* SHORT TASK: Output exactly the lines from the first one down to the line containing "groove_d = 0.9; // [0.4:0.1:1]", inclusive.
* * * * * * * * *
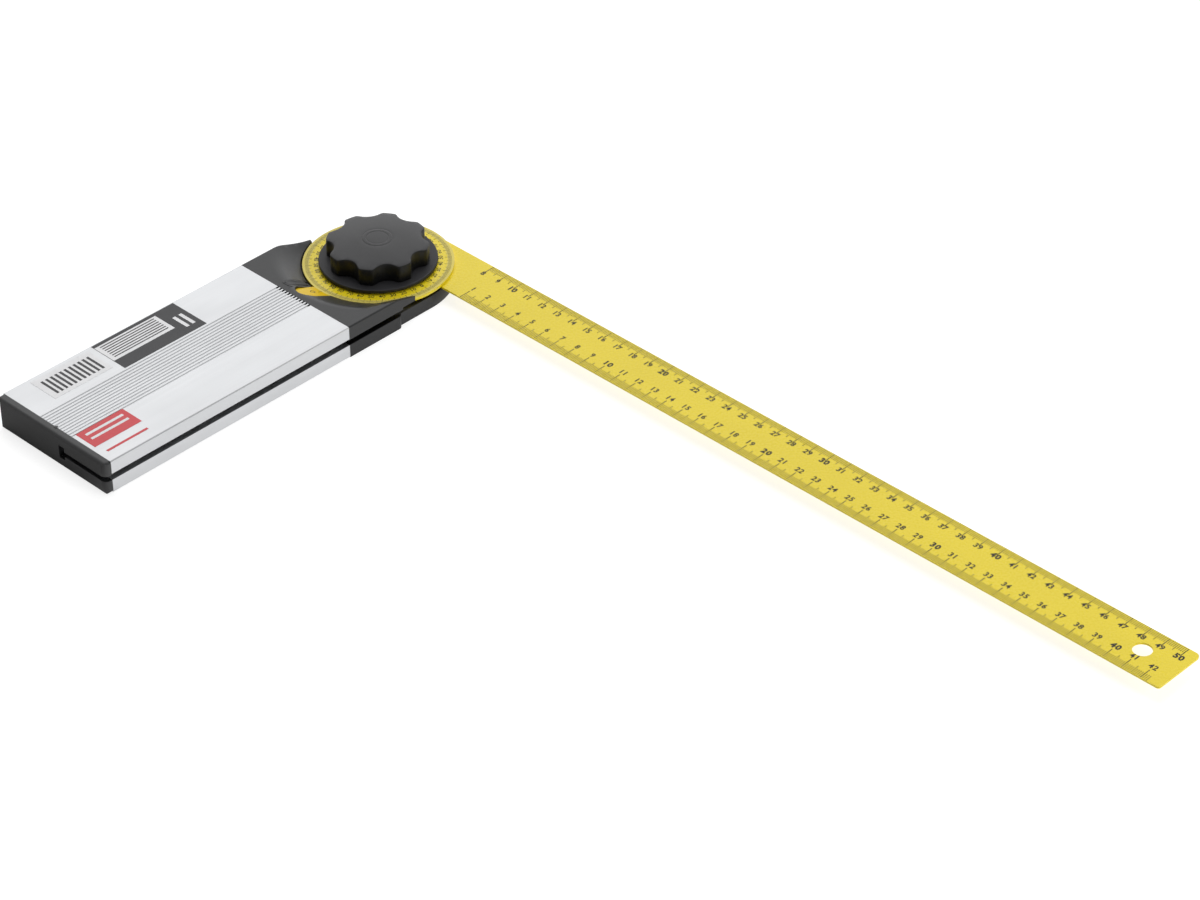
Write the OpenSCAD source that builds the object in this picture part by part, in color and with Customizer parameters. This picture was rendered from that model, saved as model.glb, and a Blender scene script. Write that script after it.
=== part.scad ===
// Adjustable protractor: alloy stock, moulded pivot head, folding rule blade, clamp knob.
// Pivot axis at x = y = 0, blade along +X, stock along -Y, underside of the stock at z = 0.

/* [Stock] */
// Width of the stock, the head and the end cap
stock_w = 76.4; // [74:0.2:80]
// How far the stock is set towards the blade side of the pivot
stock_shift = 0.8; // [0:0.1:1.5]
// Length of the alloy extrusion
stock_len = 146.2; // [100:0.2:240]
// Height of the stock, the head and the end cap
stock_h = 17.2; // [16.6:0.1:18]
// Distance from the pivot axis to the joint between head and extrusion
head_back = 55.5; // [54.5:0.5:62]
// Wall of the extrusion on its outer sides
stock_wall = 1.9; // [1.4:0.1:2.2]
// Wall of the extrusion above and below the blade slot
slot_wall = 1.4; // [1:0.1:1.8]
// Radius on the long edges of the extrusion and the head
edge_r = 0.7; // [0.3:0.1:1]
// Number of grooves in the grip band
groove_count = 12; // [4:2:14]
// Spacing of the grooves
groove_pitch = 2.0; // [1.6:0.1:2.2]
// Width of one groove at the surface
groove_w = 1.1; // [0.6:0.1:1.3]
// Depth of one groove
groove_d = 0.9; // [0.4:0.1:1]

/* [Blade slot] */
// Height of the slot floor
slot_z = 7; // [6.8:0.1:7.1]
// Height of the slot opening in the extrusion
slot_h = 3.35; // [3.2:0.05:3.6]
// Distance from the pivot axis to the closed side of the slot
slot_in = 6.2; // [5.6:0.1:6.6]

/* [Blade] */
// Distance from the pivot axis to the free end of the blade
blade_len = 468.9; // [300:0.1:520]
// Width of the blade
blade_w = 29.5; // [24:0.5:29.5]
// Thickness of the blade
blade_t = 1; // [0.8:0.1:1.2]
// Radius of the round root that turns in the head
root_r = 35; // [30:0.5:36]
// Radius of the outer corner at the free end
tip_outer_r = 2.5; // [1:0.5:6]
// Radius of the inner corner at the free end
tip_inner_r = 1.5; // [0.5:0.5:6]
// Diameter of the hanging hole
hang_d = 9; // [5:0.5:12]
// Distance from the free end to the centre of the hanging hole
hang_in = 20.5; // [12:0.5:30]
// Distance from the outer edge of the blade to the centre of the hanging hole
hang_edge = 14.1; // [10:0.1:16]

/* [Dial] */
// Radius of the degree dial
dial_r = 37; // [36.5:0.1:37.2]
// Thickness of the degree dial
dial_t = 1.5; // [1.2:0.1:1.6]
// Number of rivets through dial and blade
rivet_count = 3; // [2:1:6]
// Radius of the rivet circle
rivet_ring = 20; // [16:0.5:24]
// Diameter of a rivet shank
rivet_d = 3; // [2:0.5:4]
// Diameter of a rivet head
rivet_head_d = 5; // [4.5:0.5:6]
// Share of the sheet thickness taken by a rivet head
rivet_cone = 0.6; // [0.4:0.1:0.8]
// Extra width of the rivet holes
rivet_gap = 0.06; // [0.02:0.02:0.1]
// Angle of the first rivet from the blade
rivet_turn = 60; // [30:5:60]

/* [Head] */
// Gap between the dial and the wall of its recess
dial_gap = 0.8; // [0.6:0.1:1.4]
// Radius where the dish meets the flat top on the blade side of the pointer
dish_top_r = 53.5; // [52:0.5:54]
// Radius where the dish meets the flat top on the far side of the pointer
far_top_r = 52.7; // [51:0.1:53]
// Height of the dish edge at the recess, on the blade side of the pointer
near_dish_z = 10.9; // [10.6:0.1:11.2]
// Slope of the dish on the blade side
near_slope = 25; // [24.5:0.5:28]
// Height of the dish edge at the recess, on the far side of the pointer
far_dish_z = 9.5; // [9.4:0.1:10.4]
// Slope of the dish on the far side
far_slope = 34; // [30:1:36]
// Width of the channel beside the pointer
channel_w = 5.5; // [4:0.5:9]
// Height of the channel at the recess
channel_z = 10; // [9.8:0.1:10.4]
// Slope of the channel
channel_slope = 29; // [27:0.5:30]
// Height of the roof of the slot in the head
roof_z = 10; // [9.8:0.1:10]
// Direction that the flat of the near tip faces
flat_turn = 24; // [20:1:30]
// Slope of the flat of the near tip
flat_slope = 30.5; // [28:0.5:32]
// Height of the flat of the near tip at the recess
flat_z = 12.3; // [11.5:0.1:12.5]
// How far the near tip of the upper cheek ends short of the pivot axis
tip_y = 12.5; // [11:0.5:16]
// How far the far tip of the upper cheek ends short of the pivot axis
far_tip_y = 10.5; // [10:0.5:16]
// Start of the notch under the near tip, from the pivot axis
notch_y = 20.5; // [18:0.5:24]
// Height of the notch above the slot
notch_h = 1.2; // [0.5:0.1:1.3]
// Half width and end radius of the lower cheek under the dial
neck_r = 37.2; // [36:0.1:37.5]
// Where the lower cheek steps in, from the pivot axis
step_y = 20.4; // [18:0.2:24]
// Radius of the two corners at that step, seen from above
step_r = 3; // [1.5:0.5:4]
// Height of the joint between the two cheeks
split_z = 8.6; // [8:0.2:9.6]
// Length of the spigots that enter the extrusion
spigot_len = 12; // [8:1:20]
// Gap around the spigots
spigot_gap = 0.1; // [0.05:0.05:0.2]

/* [Pointer] */
// Width of the pointer tongue
pointer_w = 12.3; // [8:0.1:12.4]
// Distance from the pivot axis to the end of the pointer
pointer_end = 52; // [48:0.5:53]
// Thickness of the pointer
pointer_t = 1.2; // [0.8:0.1:1.2]
// Height of the top of the pointer where it leaves the dial
pointer_z = 10.4; // [10.2:0.1:10.6]
// Slope of the pointer
pointer_slope = 21.8; // [18:0.2:24]
// Gap around the pointer
pointer_gap = 0.1; // [0.05:0.05:0.15]
// Gap under the pointer
pointer_bed = 0.02; // [0.01:0.01:0.05]
// Gap between the pointer and the edge of the dial
pointer_root = 0.3; // [0.2:0.1:0.4]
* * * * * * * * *
* RIGHT ANSWER:
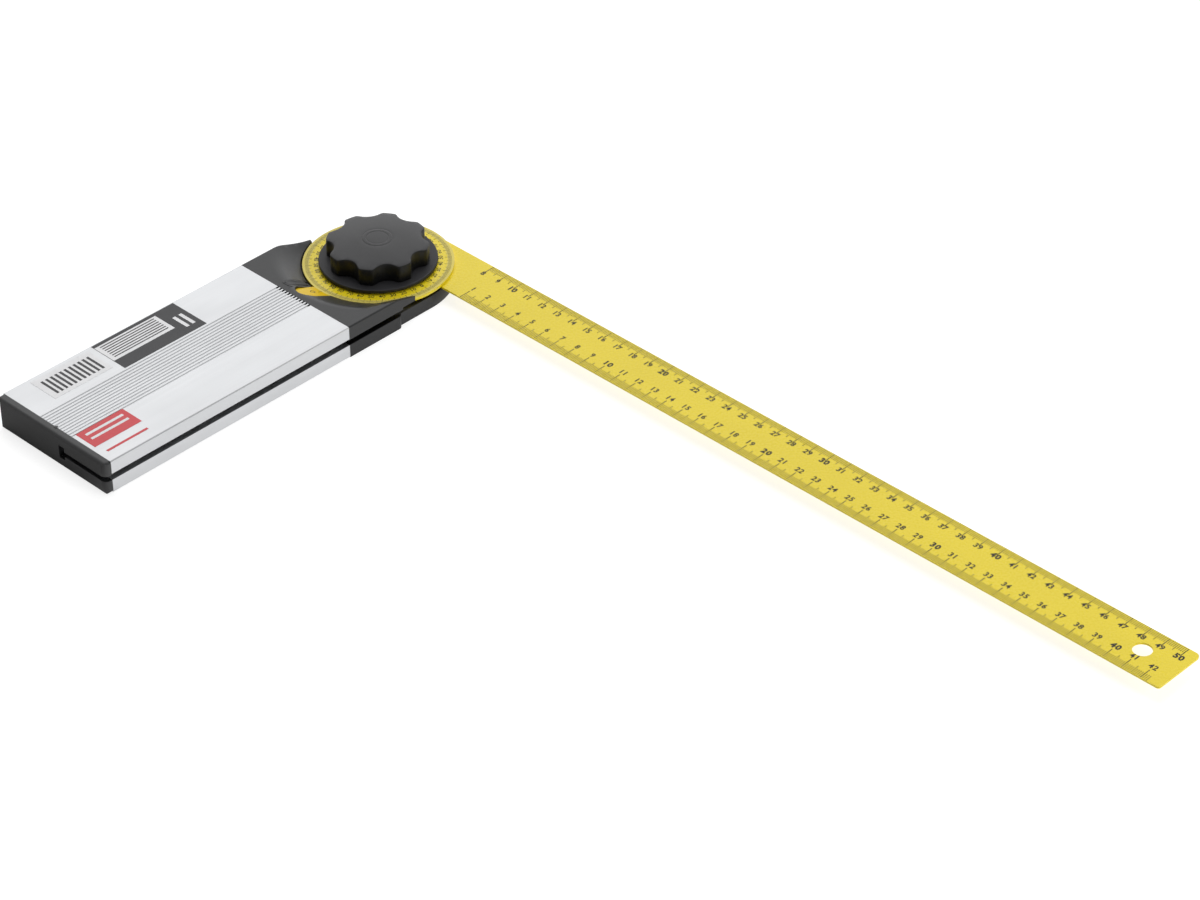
Write the OpenSCAD source that builds the object in this picture part by part, in color and with Customizer parameters. This picture was rendered from that model, saved as model.glb, and a Blender scene script. Write that script after it.
=== part.scad ===
// Adjustable protractor: alloy stock, moulded pivot head, folding rule blade, clamp knob.
// Pivot axis at x = y = 0, blade along +X, stock along -Y, underside of the stock at z = 0.

/* [Stock] */
// Width of the stock, the head and the end cap
stock_w = 76.4; // [74:0.2:80]
// How far the stock is set towards the blade side of the pivot
stock_shift = 0.8; // [0:0.1:1.5]
// Length of the alloy extrusion
stock_len = 146.2; // [100:0.2:240]
// Height of the stock, the head and the end cap
stock_h = 17.2; // [16.6:0.1:18]
// Distance from the pivot axis to the joint between head and extrusion
head_back = 55.5; // [54.5:0.5:62]
// Wall of the extrusion on its outer sides
stock_wall = 1.9; // [1.4:0.1:2.2]
// Wall of the extrusion above and below the blade slot
slot_wall = 1.4; // [1:0.1:1.8]
// Radius on the long edges of the extrusion and the head
edge_r = 0.7; // [0.3:0.1:1]
// Number of grooves in the grip band
groove_count = 12; // [4:2:14]
// Spacing of the grooves
groove_pitch = 2.0; // [1.6:0.1:2.2]
// Width of one groove at the surface
groove_w = 1.1; // [0.6:0.1:1.3]
// Depth of one groove
groove_d = 0.9; // [0.4:0.1:1]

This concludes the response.